El sistema no va a cambiar de ideas. No puede hacerlo. Pensar en una educación democrática como un derecho, por ejemplo, en tanto está definida como una mercancía afecta a las leyes de cualquier negocio, es una contradicción. O un engaño, según el que lo diga y el que lo crea. Una estafa más que se enarbola mentirosamente. Como todas, como cada una. Como la salud, la previsión, el medio ambiente, las condiciones laborales, etc.
A los estudiantes hay que adjudicar el hecho de que sus demandas llegaran a ocupar gran parte de la agenda del segundo gobierno de Michelle Bachelet. Quizás por congraciarse con la gente o por su ego desmesurado, desprovisto de autocrítica, o en el entendido de que en algún momento esa gente alborotadora de otras gentes, se conformarían con dos canapés.
O porque quienes tenían gran ascendiente en el movimiento estudiantil comprometieron sus buenos oficios para detener la cosa a cambio de alguna prebenda con fuero.
El caso es que de las reformas con las que se alardeó en programas, octavillas y discursos no quedaron sino los malos ratos asociados a los innumerables errores, desatinos y contradicciones de sus gestores.
Veamos lo que sucedió con el anuncio presidencial del veintiuno de mayo respecto de la gratuidad universitaria: primero fue una cosa, luego algo parecido, para después ser ni una ni otra, y, finalmente, quedar en lo mismo en que estábamos.
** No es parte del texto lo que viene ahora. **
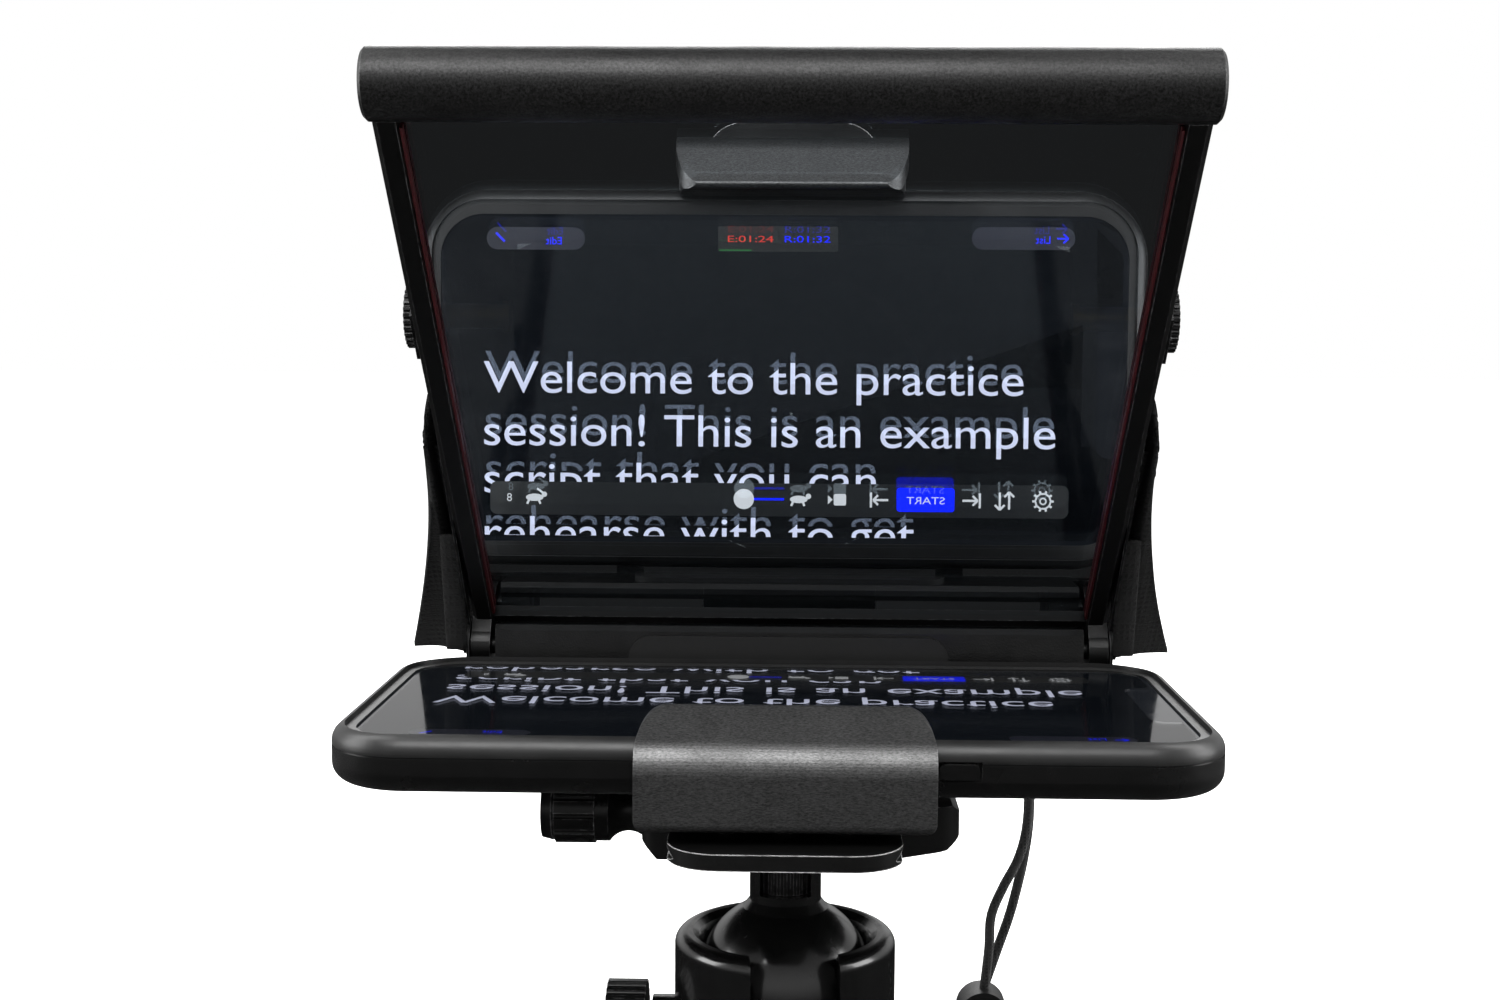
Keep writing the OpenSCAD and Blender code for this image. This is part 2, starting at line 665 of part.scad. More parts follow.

De cambio profundo hacia un paradigma con sentido de país y como el ejercicio de un derecho, nada.
Si tal ha acontecido con la educación superior en donde alojan los que pusieron a contrapelo del sistema el tema sobre la mesa, que quedará para los sectores menos capacitados para hacer patente la violación de sus derechos, el olvido de sus necesidades y el desprecio por su condición.
En nada que de verdad importe existe en la autoridad, la suma de los poderes de una y otra laya, la decisión de avanzar en los cambios radicales que la actual crisis del sistema impone.
Chile acude puntual a los efectos que genera la contradicción fundamental: neoliberalismo versus democracia.
Y ese enfrentamiento devela en toda su magnifica extensión la imposibilidad de avanzar en reformas del tipo democrático por cuanto el sistema tocó techo. Y lo único que se puede esperar es que los administradores inventen triquiñuelas que parezcan cambios y avances, pero que no lo sean.
Siguiendo con el pedagógico ejemplo universitario: con la gestión del gobierno en esta área no se ha garantizado ningún derecho, que es la exigencia final del movimiento estudiantil, sino que se ha disfrazado ese derecho, que implica, insistimos, no solo la provisión estatal de recursos financieros, sino que un concepto de universidad, que lleva implícito otro concepto de suyo complejo y que no se ha siquiera esbozado: un concepto de sociedad.
Una universidad es para algo. También lo es un jardín infantil, una escuela y un liceo. Y estos conceptos que se deberían originar en un consenso democrático, no están en la discusión. Por lo menos, no entre los que manejan el poder.
Y he ahí el punto: el poder.
La izquierda no ha tomado en serio el hecho de que la política tiene que ver con el poder. Y no ha podido levantar una idea que intente sintetizar los efectos de la contradicción del modelo y las de su crisis, a la que asistimos en vivo y en directo.
Da la impresión de que se espera de que el sistema colapse y que lo que quede no sea sino despejar los escombros que deje su implosión para proceder, entonces, a construir lo nuevo.
Ya se ha dicho: el sistema no se suicida ni aunque se esté muriendo. Sus administradores y sostenedores juegan con la apariencia de ser antagonistas irreconciliables, pero llegado el caso de sonar las alarmas ante un peligro exógeno, corren a dejar de lado las diferencias y a poner en relieve lo que los une.
Al sistema se le derrota por la vía de imponer a su fuerza, una mayor y de signo contrario. Intentar hacerlo desde dentro es equivalente a sacar del reposo un objeto empujando desde el mismo objeto: La suma de esa fuerza será cero.
La increíble falla de la izquierda no reside en la inexistencia de fuerzas sociales poderosas que pueden hacer tambalear el sistema. Sino en la incapacidad de sus líderes e intelectuales por sintetizar una idea capaz de pasar por sobre las tonteras y centrarse en lo que importa.